Startup Combines CPU and DRAM
MojoKid writes "CPU design firm Venray Technology announced a new product design this week that it claims can deliver enormous performance benefits by combining CPU and DRAM on to a single piece of silicon. Venray's TOMI (Thread Optimized Multiprocessor) attempts to redefine the problem by building a very different type of microprocessor. The TOMI Borealis is built using the same transistor structures as conventional DRAM; the chip trades clock speed and performance for ultra-low low leakage. Its design is, by necessity, extremely simple. Not counting the cache, TOMI is a 22,000 transistor design. Instead of surrounding a CPU core with L2 and L3 cache, Venray inserted a CPU core directly into a DRAM design. A TOMI Borealis core connects eight TOMI cores to a 1Gbit DRAM with a total of 16 ICs per 2GB DIMM. This works out to a total of 128 processor cores per DIMM. That said, when your CPU has fewer transistors than an architecture that debuted in 1986, there is a good chance that you left a few things out--like an FPU, branch prediction, pipelining, or any form of speculative execution. Venray may have created a chip with power consumption an order of magnitude lower than anything ARM builds and more memory bandwidth than Intel's highest-end Xeons, but it's an ultra-specialized, ultra-lightweight core that trades 25 years of flexibility and performance for scads of memory bandwidth."
there's a problem with doing designs like this. the tooling for CPUs is very very specific: 28nm, 32nm, 45nm - all those companies that do the simulations where they charge something like $USD 250,000 per week to license their tools like mentor do - have written the tools SPECIFICALLY for those geometries.

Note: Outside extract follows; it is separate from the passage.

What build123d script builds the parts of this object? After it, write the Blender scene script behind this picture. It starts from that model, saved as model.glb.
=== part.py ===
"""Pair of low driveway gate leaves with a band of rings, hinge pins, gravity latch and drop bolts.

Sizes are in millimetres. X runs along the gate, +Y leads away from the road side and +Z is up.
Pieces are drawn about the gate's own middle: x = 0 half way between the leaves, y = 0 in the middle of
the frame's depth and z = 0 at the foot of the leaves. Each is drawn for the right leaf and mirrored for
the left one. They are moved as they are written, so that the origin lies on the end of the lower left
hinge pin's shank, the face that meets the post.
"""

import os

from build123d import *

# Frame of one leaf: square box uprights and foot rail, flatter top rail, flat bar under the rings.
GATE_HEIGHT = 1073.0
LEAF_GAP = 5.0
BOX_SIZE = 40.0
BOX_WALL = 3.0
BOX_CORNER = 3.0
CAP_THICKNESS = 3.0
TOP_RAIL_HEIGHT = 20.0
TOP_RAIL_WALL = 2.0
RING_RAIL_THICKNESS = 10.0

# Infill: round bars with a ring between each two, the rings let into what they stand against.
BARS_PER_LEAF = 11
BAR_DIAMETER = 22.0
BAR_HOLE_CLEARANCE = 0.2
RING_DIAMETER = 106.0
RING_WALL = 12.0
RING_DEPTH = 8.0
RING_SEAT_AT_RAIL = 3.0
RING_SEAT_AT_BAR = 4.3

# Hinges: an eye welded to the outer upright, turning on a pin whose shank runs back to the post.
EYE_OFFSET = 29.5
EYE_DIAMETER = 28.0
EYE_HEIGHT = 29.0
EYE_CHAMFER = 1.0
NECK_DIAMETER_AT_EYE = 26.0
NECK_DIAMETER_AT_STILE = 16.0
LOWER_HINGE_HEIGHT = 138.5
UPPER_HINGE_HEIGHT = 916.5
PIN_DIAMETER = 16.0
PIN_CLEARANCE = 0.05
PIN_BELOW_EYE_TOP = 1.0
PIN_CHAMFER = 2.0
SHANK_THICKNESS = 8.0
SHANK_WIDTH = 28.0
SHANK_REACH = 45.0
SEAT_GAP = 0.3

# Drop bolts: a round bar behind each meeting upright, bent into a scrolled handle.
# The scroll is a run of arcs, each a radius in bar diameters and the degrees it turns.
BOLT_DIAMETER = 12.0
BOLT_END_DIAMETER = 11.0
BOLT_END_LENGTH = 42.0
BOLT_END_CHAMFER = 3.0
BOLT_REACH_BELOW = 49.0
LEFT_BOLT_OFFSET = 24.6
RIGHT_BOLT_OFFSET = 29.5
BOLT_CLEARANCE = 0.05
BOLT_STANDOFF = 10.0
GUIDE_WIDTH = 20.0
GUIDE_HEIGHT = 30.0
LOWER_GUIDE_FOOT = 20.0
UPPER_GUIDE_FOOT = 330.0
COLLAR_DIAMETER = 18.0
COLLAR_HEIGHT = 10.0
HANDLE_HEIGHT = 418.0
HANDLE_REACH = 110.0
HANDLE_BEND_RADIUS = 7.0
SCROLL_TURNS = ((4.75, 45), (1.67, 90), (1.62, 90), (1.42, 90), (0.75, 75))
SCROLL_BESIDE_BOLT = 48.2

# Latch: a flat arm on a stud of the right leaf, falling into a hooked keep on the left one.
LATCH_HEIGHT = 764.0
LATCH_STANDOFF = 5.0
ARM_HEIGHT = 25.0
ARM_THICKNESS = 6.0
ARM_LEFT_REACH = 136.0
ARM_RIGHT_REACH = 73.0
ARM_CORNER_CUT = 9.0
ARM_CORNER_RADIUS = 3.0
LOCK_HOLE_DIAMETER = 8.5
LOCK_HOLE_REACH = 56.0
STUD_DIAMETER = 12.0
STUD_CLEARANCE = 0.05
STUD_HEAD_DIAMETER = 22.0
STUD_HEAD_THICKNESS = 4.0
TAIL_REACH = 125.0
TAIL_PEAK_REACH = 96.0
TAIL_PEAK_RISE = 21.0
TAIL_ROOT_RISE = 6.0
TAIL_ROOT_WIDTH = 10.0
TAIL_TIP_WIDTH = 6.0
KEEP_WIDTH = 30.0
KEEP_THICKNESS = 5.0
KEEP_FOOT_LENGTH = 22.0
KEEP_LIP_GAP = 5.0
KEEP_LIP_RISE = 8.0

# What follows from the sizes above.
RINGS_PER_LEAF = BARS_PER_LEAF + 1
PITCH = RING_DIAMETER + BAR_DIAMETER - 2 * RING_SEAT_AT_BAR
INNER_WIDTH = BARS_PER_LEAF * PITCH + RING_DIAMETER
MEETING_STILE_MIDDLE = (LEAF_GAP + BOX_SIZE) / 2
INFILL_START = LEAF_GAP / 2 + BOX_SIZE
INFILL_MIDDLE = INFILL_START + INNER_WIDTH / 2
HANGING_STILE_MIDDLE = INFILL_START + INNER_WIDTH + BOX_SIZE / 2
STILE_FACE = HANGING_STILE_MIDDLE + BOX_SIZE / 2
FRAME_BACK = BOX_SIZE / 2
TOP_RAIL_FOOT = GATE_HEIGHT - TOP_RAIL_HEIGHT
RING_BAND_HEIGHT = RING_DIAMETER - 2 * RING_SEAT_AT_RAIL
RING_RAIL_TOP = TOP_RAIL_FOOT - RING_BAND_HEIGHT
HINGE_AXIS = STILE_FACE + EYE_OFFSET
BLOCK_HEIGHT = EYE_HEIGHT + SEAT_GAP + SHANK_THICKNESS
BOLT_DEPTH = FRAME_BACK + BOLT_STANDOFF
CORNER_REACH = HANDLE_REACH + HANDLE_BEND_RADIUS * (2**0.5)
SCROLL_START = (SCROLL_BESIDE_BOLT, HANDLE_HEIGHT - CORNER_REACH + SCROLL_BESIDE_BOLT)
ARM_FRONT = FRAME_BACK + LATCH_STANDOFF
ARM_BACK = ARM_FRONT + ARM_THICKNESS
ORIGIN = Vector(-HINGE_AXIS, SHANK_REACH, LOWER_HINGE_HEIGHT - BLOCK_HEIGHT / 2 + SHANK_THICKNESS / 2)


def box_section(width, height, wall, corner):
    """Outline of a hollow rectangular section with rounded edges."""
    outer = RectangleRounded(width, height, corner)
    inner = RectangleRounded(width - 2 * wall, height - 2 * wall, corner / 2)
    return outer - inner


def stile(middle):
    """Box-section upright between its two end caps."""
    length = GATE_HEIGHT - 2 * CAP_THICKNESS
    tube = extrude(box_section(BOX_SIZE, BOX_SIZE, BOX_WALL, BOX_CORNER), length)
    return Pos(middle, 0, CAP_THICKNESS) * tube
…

if you wander randomly outside of those geometries you are either on your own or you are into some unbelievably-high development costs.
why is this relevant?
it's because the DRAM manufacturers do *not* stick to the well-known geometries: they vary the geometry in order to get the absolute best performance because the cell layout is absolutely identical for DRAM ICs. and, because those cells _are_ identical, the verification process is much simpler than is required for a complex CPU.
in other words, this company is trying to mix-and-match two wildly different approaches. in other words, what he's doing is either incredibly expensive or is sub-optimal. which begs the question: what's it _for_?
the cache is there because the speed of DRAM, regardless of how fast you can communicate with it, still has latency issues on addressing.
to do the "routing" to address a 4-bit bus, you need 1/2 the number of transistors than if you addressed a 2-bit bus. each time you add another bit to the address range, you have increased the latency of access.
if you were to provide entirely random-access to an entire 32-bit range you would absolutely kill performance. so, what RAM IC designers do is they go "ok, you're not going to get 32-bit addressing, you're going to get 14-bit addressing, you're going to have to read an entire page of 1k or 2kbits, and you're going to have to have parallel ICs, the first IC does bits 0 to 1 of the data, the second IC does bits 2 and 3 etc."
this relies on the design of the processor having a VM architecture - paging.
but the same principle applies *inside* the processor: even just decoding the addressing, in the MMU, it's *still* too much latency involved.
so this is why you end up with hierarchical cacheing - 1st level is tiny, 2nd level is huge.
even with RISC designs you _still_ have to have 1st and 2nd level caches in order to remain competitive. if you've ever seen a picture of a RISC CPU, it's astounding: the actual CPU is like 1% of the total area; caches are huuuge by comparison, crossbar routing takes up 50% of the chip and the I/O pads, required to be massive in order to handle the current, can take up something like 5% of the chip (guessing here, it's been a while since i looked at an annotated example CPU).